С десяток мужчин и женщин пряли шелковую ткань на допотопных деревянных прялках с ножным приводом. Нити выравнивали маленькой деревянной зубочисткой. Натуральный шелк очень отличался от тех тканей, которые продавались на рынках по всему Синьцзяню. Большая часть тех шелковых изделий, что я покупала раньше, были на самом деле из синтетики и совсем других цветов, так как использовались химические красители. Настоящий шелк я видела впервые.
Я заинтересовалась, как делают шелк в домашних условиях, и попросила водителя (на языке жестов) отвезти меня домой к кому-нибудь, у кого есть ткацкий станок. Он поспрашивал у местных, и те направили нас в несколько домов. Один оказался заперт. В другом мы обнаружили лишь свежеокрашенную шелковую нить, сваленную в кучу. Третья семья занималась изготовлением натурального шелка на станке. Они пригласили нас зайти и посмотреть.
На обратном пути в Хотан мне пришла в голову мысль: а есть ли в этом городе рынок скота, вроде красочного туристического рынка в Кашгаре? Если есть, то наверняка там нет туристов с фотоаппаратами, пытающихся снять «настоящую жизнь». Взглянув на водителя, я сказала: «Му». Тот заулыбался и замычал в ответ. Желая добиться своего во что бы то ни стало, я принялась мычать, блеять и ржать, пока водитель не щелкнул пальцами, словно говоря: «Понятно», резко развернулся и поехал в другом направлении.

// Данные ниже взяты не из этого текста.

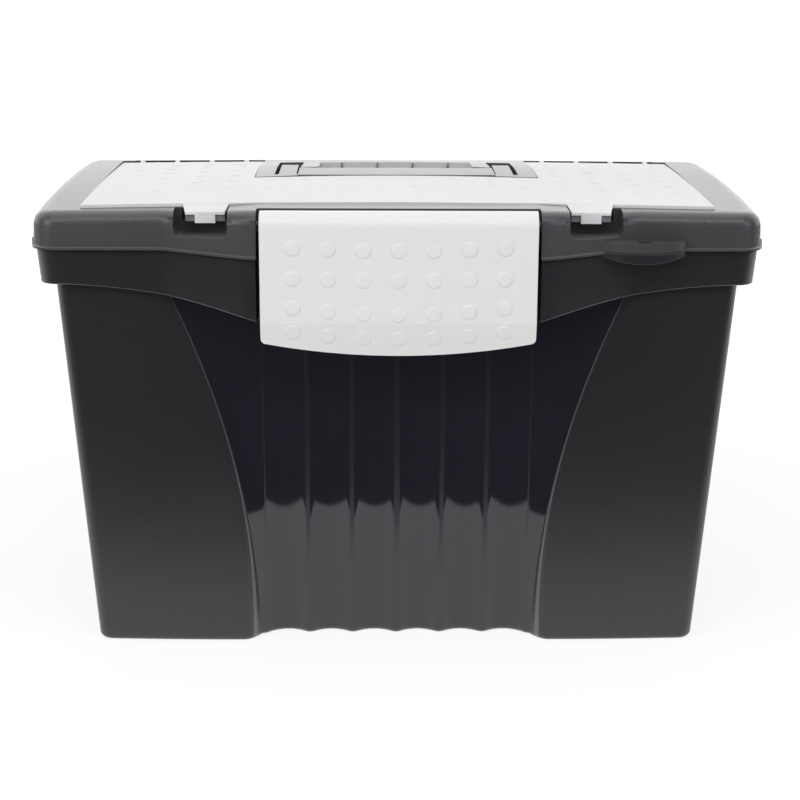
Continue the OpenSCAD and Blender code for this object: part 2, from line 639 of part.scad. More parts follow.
module lid_shell() color(BLACK) {
    difference() {
        union() {
            lid_skin();
            lid_blocks();
            both_sides() lid_hinge_arm();
            difference() {
                ear(lid_ear_z, lid_ear_t);
                translate([0, 0, lid_ear_z - 1]) linear_extrude(lid_ear_t + 2) polygon(closed(lid_half(-1)));
            }
        }
        // Wells, open upwards under the cover
        translate([0, 0, tray_z]) linear_extrude(past) well_plan();
        // Seat of the cover
        intersection() {
            translate([0, 0, seam_h]) linear_extrude(past) cover_plan(cover_gap);
            dome_slab(-cover_t - 0.15, past / 2);
        }
        // Swing room for the cover's back edge
        both_sides() plate(island_w / 2 - 0.2, cover_w / 2 + cover_gap, cover_back, cover_back + swing_room,
                           top_h - cover_t - 0.15, top_h + past);
        // Pocket of the handle
        plate(-grip_hw - 0.3, grip_hw + 0.3, -island_front, grip_back + grip_gap, pocket_z, top_h + past);
        both_sides() plate(grip_hw - 1, handle_w / 2 + handle_side_gap, -island_front + 8.5, pocket_back,
                           pocket_z, top_h + past);
        plate(-finger_hw, finger_hw, grip_back, pocket_back, pocket_z, top_h + past);
        both_sides() rod(grip_hw, handle_w / 2 + handle_side_gap + 3.4, handle_pivot_y, handle_axis_z,
                         handle_stub_r + run_gap);
        // Hollow under the island's side borders
        both_sides() plate(handle_w / 2 + handle_side_gap + 3.2, island_w / 2 - 0.2, -island_front + 2,
                           well_back - 3, seam_h - 5, top_h - 3);
        // Hollow under the handle's pocket
        plate(-handle_w / 2, handle_w / 2, -island_front + 2, pocket_back + 2, seam_h - 5, pocket_z - 2.4);
        // Latch bay
        plate(-bay_w / 2, bay_w / 2, -face_y - 20, -bay_back, seam_h - 20, top_h + past);
        both_sides() rod(bay_w / 2 - 5, bay_w / 2 + lid_wall + 2, -latch_axis_y, latch_axis_z,
                         latch_stub_r + run_gap);
        // Finger notches
        both_sides() translate([notch_x, -cover_front - 2.5, 0]) rotate([90, 0, 0]) linear_extrude(past)
            notch_plan();
        both_sides() plate(tab_x - tab_w / 2 - cover_gap, tab_x + tab_w / 2 + cover_gap,
                           -cover_front - 4, -cover_front + 1, top_h - 8, top_h + past);
        // Trough of the hooks
        both_sides() plate(hook_first - 5, hook_last + 5, cover_back - 2, rod_y + hook_r + 0.6,
                           rod_z - hook_r - 1, top_h + past);
        // Bores of the hinge pins
        both_sides() rod(hinge_x - knuckle_l, hinge_x + knuckle_l, hinge_y, hinge_z, pin_r + run_gap);
        // The lid's ear stays in front of the collar
        translate([0, 0, seam_h - 30]) linear_extrude(30 - eps)
            polygon(closed(collar_half(collar_out + 1, collar_bay, bay_w / 2)));
    }
    // Rods that the cover's hooks clip round, on webs between the hooks
    both_sides() {
        rod(hook_first - 6, hook_last + 6, rod_y, rod_z, rod_r);
        for (k = [0:2]) {
            xm = hook_first + (k + 0.5) * hook_pitch;
            plate(xm - 1, xm + 1, rod_y - 1.5, rod_y + 1.5, rod_z - hook_r - 2, rod_z);
        }
    }
    // Ribs on the back wall of the finger space
    for (k = [-1.5, -0.5, 0.5, 1.5])
        plate(k * 24 - 0.8, k * 24 + 0.8, pocket_back - 3, pocket_back + 1, pocket_z - 1, top_h + 2);
}

// Organizer cover: a U-shaped domed panel with snap hooks at the back and two finger tabs
module hook_profile() {
    difference() {
        union() {
            translate([rod_y, rod_z]) circle(r = hook_r, $fn = 48);
            translate([cover_back - 1.8, rod_z + 1]) square([rod_y - cover_back + 1.8, cover_t - 0.8]);
        }
        translate([rod_y, rod_z]) circle(r = rod_r + run_gap, $fn = 48);
        translate([rod_y, rod_z]) rotate(-90) translate([0, -rod_r * 0.8]) square([hook_r + 2, rod_r * 1.6]);
    }
}
// A finger tab: a plate that slopes forward from the cover, and a wall that hangs under it
module tab_profile(wall_y, wall_t, wall_h) {
    z0 = top_z(tab_x, -cover_front);
    y0 = -cover_front;
    y1 = y0 - tab_out;
    z1 = z0 - tab_fall;
    polygon([[y0 + 0.8, z0 - cover_t], [y0 + 0.8, z0], [y0 - 2, z0], [y1, z1], [y1, z1 - tab_t],
             [y1 + wall_y, z1 - tab_t], [y1 + wall_y, z1 - tab_t - wall_h],
             [y1 + wall_y + wall_t, z1 - tab_t - wall_h], [y1 + wall_y + wall_t, z1 - tab_t]]);
}
module organizer_cover() color(WHITE) {
    intersection() {
        translate([0, 0, seam_h]) linear_extrude(past) cover_plan(0);
        dome_slab(-cover_t, 0);
    }
    both_sides() {
        for (k = [0:3])
            along_x(hook_first + k * hook_pitch - hook_w / 2, hook_first + k * hook_pitch + hook_w / 2)
                hook_profile();
        along_x(tab_x - tab_w / 2, tab_x + tab_w / 2) tab_profile(1.2, tab_t, tab_wall_h - 1);
        along_x(tab_x - tongue_w / 2, tab_x + tongue_w / 2) tab_profile(0.2, tab_t + 1, tab_wall_h);
    }
}

// Carry handle: a grip bar on two arms that turn on moulded stubs
module grip_profile() {
    r = 4;
    z0 = grip_top - grip_t;
    y0 = -island_front + 0.5;
    polygon(concat(arc(y0 + r, z0 + r, r, 180, 270, arc_n),
                   arc(y0 + grip_d - r, z0 + r, r, 270, 360, arc_n),
                   arc(y0 + grip_d - 1.5, grip_top - 1.5, 1.5, 0, 90, 3),
                   arc(y0 + 1.5, grip_top - 1.5, 1.5, 90, 180, 3)));
}
module arm_profile() {
    y0 = -island_front + 9.2;
    translate([handle_pivot_y, handle_axis_z]) circle(r = handle_stub_r + 2.6, $fn = 48);
    polygon([[y0, grip_top - grip_t + 1], [y0, arm_top - 1], [y0 + 2, arm_top],
             [handle_pivot_y - 6, arm_top], [handle_pivot_y + 4, handle_axis_z + 5.4],
             [handle_pivot_y + 2, handle_axis_z - 5.4], [handle_pivot_y - 6, handle_axis_z - 5],
             [grip_back - 2, grip_top - grip_t + 1]]);
}
module carry_handle() color(GREY) {
    along_x(-grip_hw, grip_hw) grip_profile();
    both_sides() {
        difference() {
            along_x(grip_hw - 0.5, handle_w / 2) arm_profile();
            plate(grip_hw, grip_hw + groove_w, -island_front + 12, handle_pivot_y + 12,
                  grip_top - 6, top_h + past);
        }
        rod(handle_w / 2 - 1, handle_w / 2 + handle_side_gap + 3,
            handle_pivot_y, handle_axis_z, handle_stub_r);
    }
}

// Front latch: a wide shell with a rounded head, turning on stubs in the bay's cheeks
module latch_profile(r_in, low) {
    y_face = -latch_face + r_in;
    behind = -latch_axis_y + latch_head_r;
    translate([-latch_axis_y, latch_axis_z]) circle(r = latch_head_r - r_in, $fn = 72);
    polygon([[y_face, latch_axis_z], [y_face, crease_h],
             [y_face + lip_back * (crease_h - low) / (crease_h - latch_low), low],
             [behind, low], [behind, latch_axis_z]]);
}
module latch_shape() {
    drop = latch_corner_low - latch_low;
    hw = latch_w / 2;
    r = (hw * hw + drop * drop) / (2 * drop);
    a = asin(hw / r);
    top = latch_axis_z + latch_head_r + 5;
    polygon(concat([[-hw, top]], arc(0, latch_low + r, r, -90 - a, -90 + a, 24), [[hw, top]]));
}
module front_latch() color(WHITE) {
    behind = -latch_axis_y + latch_head_r;
    difference() {
        intersection() {
            along_x(-latch_w / 2, latch_w / 2) latch_profile(0, latch_low - 5);
            translate([0, -latch_face - 30, 0]) mirror([0, 1, 0]) rotate([90, 0, 0]) linear_extrude(80)
                latch_shape();
        }
        // Inside of the shell, open at the back below the head
        along_x(-latch_w / 2 + latch_t, latch_w / 2 - latch_t) latch_profile(latch_t, latch_low - 9);
        // The back of the head and the side flanges stop short of the bay
        plate(-latch_w, latch_w, -latch_axis_y - 1.5, behind + 5, latch_low - 20, latch_axis_z - 2);
    }
    both_sides()
        rod(latch_w / 2 - latch_t - 3, bay_w / 2 + lid_wall - 0.2,
            -latch_axis_y, latch_axis_z, latch_stub_r);
    // Catch that snaps under the collar's lower edge
    plate(-catch_w / 2, catch_w / 2, -latch_face + latch_t - 0.6, -collar_bay + catch_bite,
          apron_low - 4.5, apron_low - 0.6);
}

// Hinge pins
module hinge_pin() {
    hl = 1.5 * knuckle_l + knuckle_gap;
    rod(hinge_x - hl, hinge_x + hl, hinge_y, hinge_z, pin_r);
    rod(hinge_x + hl, hinge_x + hl + 1.2, hinge_y, hinge_z, pin_r + 1);
}
module lid_hinge_pin_left() color(GREY) mirror([1, 0, 0]) hinge_pin();
module lid_hinge_pin_right() color(GREY) hinge_pin();

box_tub();
lid_shell();
organizer_cover();
carry_handle();
front_latch();
lid_hinge_pin_left();
lid_hinge_pin_right();
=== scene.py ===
import math

import bmesh
import bpy
import numpy as np
from mathutils import Matrix, Vector


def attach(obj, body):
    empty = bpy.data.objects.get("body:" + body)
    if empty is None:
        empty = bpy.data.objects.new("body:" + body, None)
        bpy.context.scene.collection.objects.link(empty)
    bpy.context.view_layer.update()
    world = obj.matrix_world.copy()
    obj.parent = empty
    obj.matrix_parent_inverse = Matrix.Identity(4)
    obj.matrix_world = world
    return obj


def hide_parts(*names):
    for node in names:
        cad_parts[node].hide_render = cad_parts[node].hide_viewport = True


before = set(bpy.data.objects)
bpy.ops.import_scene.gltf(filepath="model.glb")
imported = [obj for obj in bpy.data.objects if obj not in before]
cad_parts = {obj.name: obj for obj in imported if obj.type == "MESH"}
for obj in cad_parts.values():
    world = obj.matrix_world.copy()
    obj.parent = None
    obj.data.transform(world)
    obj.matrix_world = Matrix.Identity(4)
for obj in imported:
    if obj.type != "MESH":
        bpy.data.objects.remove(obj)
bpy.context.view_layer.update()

# Camera, lamps and table
# The box stands on a pale table whose lit part ends a hand's width in front of it, under four soft
# lamps. The camera looks down at it from the front, as the fitted view of the photograph does.
# Glossy faces mirror a bright backdrop behind the box and a dark room in front of it.
camera_place = Vector((-0.015257, -1.15096, 0.436655))
camera_yaw = -0.016
camera_pitch = 0.259
camera_roll = 0.005
camera_lens = 80.665

level_right = Vector((math.cos(camera_yaw), math.sin(camera_yaw), 0))
level_front = Vector((-math.sin(camera_yaw), math.cos(camera_yaw), 0))
forward = level_front * math.cos(camera_pitch) - Vector((0, 0, math.sin(camera_pitch)))
upright = level_front * math.sin(camera_pitch) + Vector((0, 0, math.cos(camera_pitch)))
right = level_right * math.cos(camera_roll) + upright * math.sin(camera_roll)
up = upright * math.cos(camera_roll) - level_right * math.sin(camera_roll)
camera = bpy.data.objects.new("camera", bpy.data.cameras.new("camera"))
camera.matrix_world = Matrix.Translation(camera_place) @ Matrix((right, up, -forward)).transposed().to_4x4()
camera.data.lens = camera_lens
camera.data.sensor_width = 36
camera.data.clip_start = 0.01
bpy.context.collection.objects.link(camera)
bpy.context.scene.camera = camera
bpy.context.scene.view_settings.view_transform = "Standard"


def soft_lamp(name, place, target, width, height, power, colour):
    """A rectangular area lamp at a place, turned so that its face looks at a target."""
    lamp = bpy.data.lights.new(name, "AREA")
    lamp.shape = "RECTANGLE"
    lamp.size = width
    lamp.size_y = height
    lamp.energy = power
    lamp.color = colour
    obj = bpy.data.objects.new(name, lamp)
    look = Vector(target) - Vector(place)
    obj.matrix_world = Matrix.Translation(place) @ look.to_track_quat("-Z", "Y").to_matrix().to_4x4()
    bpy.context.collection.objects.link(obj)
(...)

Мы приехали на рынок, как раз когда его участники стали расходиться. Овцеводы загоняли овец рядами в грузовики, тележки, запряженные ослами, лошадьми, – одним словом, во всевозможные транспортные средства. Овцы, которых валили в кучу, прямо как те луковицы, что я видела утром, бурно выражали недовольство. Мне было их жалко, но я подумала и о том, как некоторым людям приходится несладко, как они рискуют жизнью, буквально вываливаясь из переполненных автобусов и набиваясь в душные поезда метро, неспособные пошевелиться в толпе потных пассажиров. На улице мясник подвешивал на металлический крюк труп курдючной овцы. Он срезал курдюк и укрепил его на отдельном крюке; я сняла все это на камеру. Овца была худой, но курдюк состоял из чистого жира.